Les class actions, introduites en droit français en 2014, offrent de nouvelles perspectives pour les consommateurs. Elles permettent de mutualiser les recours en cas de préjudice collectif, renforçant ainsi le pouvoir de négociation face aux fournisseurs d’énergie.

Les enjeux futurs : transition énergétique et nouvelles responsabilités

La transition énergétique modifie profondément le paysage de la fourniture d’électricité. L’intégration croissante des énergies renouvelables, par nature intermittentes, complexifie la gestion du réseau. Les fournisseurs doivent développer de nouvelles compétences pour garantir la stabilité de l’approvisionnement.

Le développement des réseaux intelligents (smart grids) ouvre de nouvelles perspectives pour prévenir les blackouts. Ces technologies permettent une gestion plus fine de la demande et de l’offre d’électricité. Toutefois, elles soulèvent aussi des questions de responsabilité en matière de protection des données personnelles des consommateurs.

L’émergence de l’autoconsommation et des communautés énergétiques redistribue les cartes de la responsabilité. Les particuliers producteurs d’énergie pourraient être tenus pour responsables en cas de dysfonctionnement affectant le réseau local.

La résilience du réseau électrique face aux changements climatiques devient un enjeu majeur. Les fournisseurs devront adapter leurs infrastructures pour résister à des événements météorologiques extrêmes plus fréquents, sous peine de voir leur responsabilité engagée plus souvent.

Face à ces défis, une évolution du cadre juridique semble inévitable. Le législateur devra trouver un équilibre entre la protection des consommateurs et la nécessité de ne pas freiner l’innovation dans le secteur énergétique.

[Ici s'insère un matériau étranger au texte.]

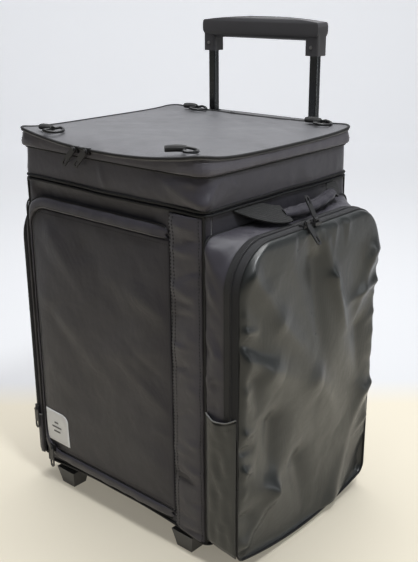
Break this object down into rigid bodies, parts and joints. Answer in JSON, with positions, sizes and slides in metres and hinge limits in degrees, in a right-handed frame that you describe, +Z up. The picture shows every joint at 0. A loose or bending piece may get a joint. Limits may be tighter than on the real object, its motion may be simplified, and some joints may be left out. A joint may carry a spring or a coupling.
{
  "type": "wheeled trolley bag",
  "caption": "Soft-sided wheeled bag with a zipped lid, front door, side pockets, grab handles and a telescopic pull handle.",
  "frame": {"origin": "on the floor, under the middle of the bounding box", "axes": "+Z up; -Y towards the front door, +Y towards the pull handle, +X towards the full side pocket"},
  "size_m": [0.4578, 0.3578, 0.7157],
  "materials": {
    "body_fabric": "coated nylon, satin",
    "lid_fabric": "coated nylon, satin",
    "pocket_fabric": "coated nylon, semi-gloss",
    "trim": "black binding",
    "zip_tape": "ribbed zip cover",
    "webbing": "woven webbing",
    "black_plastic": "moulded, fine grain",
    "grip_plastic": "moulded, satin",
    "board": "hollow board",
    "tube_black": "black anodised, satin",
    "tube_silver": "satin",
    "metal_black": "black, satin",
    "steel": "plated",
    "rubber": "matte",
    "label_white": "woven label"
  },
  "bodies": {
    "bag": {"main_shell": "body_fabric", "front_frame": "body_fabric", "collar": "body_fabric", "zip_band": "body_fabric", "seam_piping": "trim", "base_board": "board", "front_zip_strip": "trim", "right_pocket_shell": "pocket_fabric", "right_pocket_zip": "zip_tape", "right_slip_pockets": "pocket_fabric", "left_pocket_shell": "pocket_fabric", "left_pocket_zip": "zip_tape", "left_slip_pockets": "pocket_fabric", "rear_cover": "body_fabric", "top_bracket": "black_plastic", "base_bar": "black_plastic", "frame_screws": "steel", "outer_tube_left": "tube_silver", "outer_tube_right": "tube_silver", "wheel_housing_left": "black_plastic", "wheel_housing_right": "black_plastic", "axle_pins": "steel", "foot_left": "black_plastic", "foot_right": "black_plastic"},
    "lid": {"lid_panel": "lid_fabric", "lid_piping": "trim", "lid_tabs": "webbing"},
    "ring_front_left": {"d_ring_front_left": "metal_black"},
    "ring_front_right": {"d_ring_front_right": "metal_black"},
    "ring_rear_left": {"d_ring_rear_left": "metal_black"},
    "ring_rear_right": {"d_ring_rear_right": "metal_black"},
    "door": {"front_door": "body_fabric", "door_label": "label_white"},
    "right_flap": {"right_pocket_flap": "pocket_fabric"},
    "left_flap": {"left_pocket_flap": "pocket_fabric"},
    "mid_stage": {"mid_tube_left": "tube_black", "mid_tube_right": "tube_black"},
    "handle": {"inner_tube_left": "tube_black", "inner_tube_right": "tube_black", "grip": "grip_plastic", "grip_screws": "steel"},
    "button": {"release_button": "black_plastic"},
    "wheel_left": {"tyre_left": "rubber", "hub_left": "black_plastic"},
    "wheel_right": {"tyre_right": "rubber", "hub_right": "black_plastic"},
    "slider_lid_left": {"lid_slider_left": "metal_black"},
    "pull_lid_left": {"lid_pull_left": "metal_black"},
    "slider_lid_right": {"lid_slider_right": "metal_black"},
    "pull_lid_right": {"lid_pull_right": "metal_black"},
    "slider_top_rear": {"pocket_slider_rear": "metal_black"},
    "pull_top_rear": {"pocket_pull_rear": "metal_black"},
    "slider_top_front": {"pocket_slider_front": "metal_black"},
    "pull_top_front": {"pocket_pull_front": "metal_black"},
    "slider_side": {"side_slider": "metal_black"},
    "pull_side": {"side_pull": "metal_black"},
    "slider_door": {"door_slider": "metal_black"},
    "pull_door": {"door_pull": "metal_black"},
    "grab_right": {"right_grab_handle": "webbing"},
    "grab_left": {"left_grab_handle": "webbing"}
  },
  "joints": [
    {"name": "lid_hinge", "type": "hinge", "parent": "bag", "child": "lid", "pos_m": [-0.02472, 0.1483, 0.563], "axis": [-1, 0, 0], "range_deg": [0, 45]},
    {"name": "ring_front_left_flip", "type": "hinge", "parent": "lid", "child": "ring_front_left", "pos_m": [-0.14672, -0.1541, 0.5725], "axis": [0, -1, 0], "range_deg": [0, 150]},
    {"name": "ring_front_right_flip", "type": "hinge", "parent": "lid", "child": "ring_front_right", "pos_m": [0.10328, -0.1501, 0.5725], "axis": [0.6691, -0.7431, 0], "range_deg": [0, 150]},
    {"name": "ring_rear_left_flip", "type": "hinge", "parent": "lid", "child": "ring_rear_left", "pos_m": [-0.13672, 0.1349, 0.5725], "axis": [0, -1, 0], "range_deg": [0, 150]},
    {"name": "ring_rear_right_flip", "type": "hinge", "parent": "lid", "child": "ring_rear_right", "pos_m": [0.10728, 0.1339, 0.5725], "axis": [0, -1, 0], "range_deg": [0, 150]},
    {"name": "door_hinge", "type": "hinge", "parent": "bag", "child": "door", "pos_m": [0.09028, -0.1701, 0.26], "axis": [0, 0, 1], "range_deg": [0, 115]},
    {"name": "right_flap_fold", "type": "hinge", "parent": "bag", "child": "right_flap", "pos_m": [0.21628, -0.0111, 0.1445], "axis": [0, 1, 0], "range_deg": [0, 100]},
    {"name": "left_flap_fold", "type": "hinge", "parent": "bag", "child": "left_flap", "pos_m": [-0.22072, -0.0111, 0.1125], "axis": [0, -1, 0], "range_deg": [0, 100]},
    {"name": "handle_mid_slide", "type": "slide", "parent": "bag", "child": "mid_stage", "axis": [0, 0, 1], "range_m": [0, 0.2]},
    {"name": "handle_inner_slide", "type": "slide", "parent": "mid_stage", "child": "handle", "axis": [0, 0, 1], "range_m": [-0.088, 0.12]},
    {"name": "button_press", "type": "slide", "parent": "handle", "child": "button", "axis": [0, 0, -1], "range_m": [0, 0.003], "stiffness_N_per_m": 400, "springref_m": -0.002},
    {"name": "wheel_left_spin", "type": "hinge", "parent": "bag", "child": "wheel_left", "pos_m": [-0.16472, 0.1389, 0.028], "axis": [1, 0, 0], "continuous": true},
    {"name": "wheel_right_spin", "type": "hinge", "parent": "bag", "child": "wheel_right", "pos_m": [0.11528, 0.1389, 0.028], "axis": [1, 0, 0], "continuous": true},
    {"name": "lid_slider_left_run", "type": "slide", "parent": "bag", "child": "slider_lid_left", "axis": [1, 0, 0], "range_m": [-0.085, 0]},
    {"name": "lid_slider_right_run", "type": "slide", "parent": "bag", "child": "slider_lid_right", "axis": [1, 0, 0], "range_m": [0, 0.16]},
    {"name": "lid_pull_left_turn", "type": "hinge", "parent": "slider_lid_left", "child": "pull_lid_left", "pos_m": [-0.07672, -0.17575, 0.555], "axis": [0, 1, 0], "range_deg": [0, 100]},
    {"name": "lid_pull_right_turn", "type": "hinge", "parent": "slider_lid_right", "child": "pull_lid_right", "pos_m": [-0.05272, -0.17575, 0.555], "axis": [0, 1, 0], "range_deg": [0, 12]},
    {"name": "pocket_slider_front_run", "type": "slide", "parent": "bag", "child": "slider_top_front", "axis": [0, 1, 0], "range_m": [-0.08, 0]},
    {"name": "pocket_slider_rear_run", "type": "slide", "parent": "bag", "child": "slider_top_rear", "axis": [0, 1, 0], "range_m": [0, 0.1]},
    {"name": "pocket_pull_front_lift", "type": "hinge", "parent": "slider_top_front", "child": "pull_top_front", "pos_m": [0.20628, -0.0321, 0.4734], "axis": [0, -1, 0], "range_deg": [0, 140]},
    {"name": "pocket_pull_rear_lift", "type": "hinge", "parent": "slider_top_rear", "child": "pull_top_rear", "pos_m": [0.20628, -0.0121, 0.4734], "axis": [0, 1, 0], "range_deg": [0, 100]},
    {"name": "side_slider_run", "type": "slide", "parent": "bag", "child": "slider_side", "axis": [0, 0, 1], "range_m": [0, 0.26]},
    {"name": "side_pull_swing", "type": "hinge", "parent": "slider_side", "child": "pull_side", "pos_m": [-0.21072, -0.17235, 0.12], "axis": [0, 1, 0], "range_deg": [-80, 80]},
    {"name": "door_slider_run", "type": "slide", "parent": "door", "child": "slider_door", "axis": [1, 0, 0], "range_m": [0, 0.24]},
    {"name": "door_pull_swing", "type": "hinge", "parent": "slider_door", "child": "pull_door", "pos_m": [-0.17372, -0.17635, 0.064], "axis": [0, 1, 0], "range_deg": [-80, 80]},
    {"name": "grab_right_lift", "type": "hinge", "parent": "bag", "child": "grab_right", "pos_m": [0.15228, -0.0111, 0.4945], "axis": [0, -1, 0], "range_deg": [0, 85]},
    {"name": "grab_left_lift", "type": "hinge", "parent": "bag", "child": "grab_left", "pos_m": [-0.20172, -0.0111, 0.4945], "axis": [0, 1, 0], "range_deg": [0, 85]}
  ]
}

La responsabilité des fournisseurs d’énergie en cas de blackout prolongé s’inscrit dans un contexte juridique et technique en pleine mutation. Entre obligations légales strictes et défis technologiques croissants, les opérateurs du secteur doivent constamment adapter leurs pratiques. Pour les consommateurs, la vigilance reste de mise, tandis que de nouveaux outils juridiques renforcent leur capacité à faire valoir leurs droits. Dans un monde de plus en plus électro-dépendant, la fiabilité de l’approvisionnement énergétique demeure un enjeu sociétal majeur.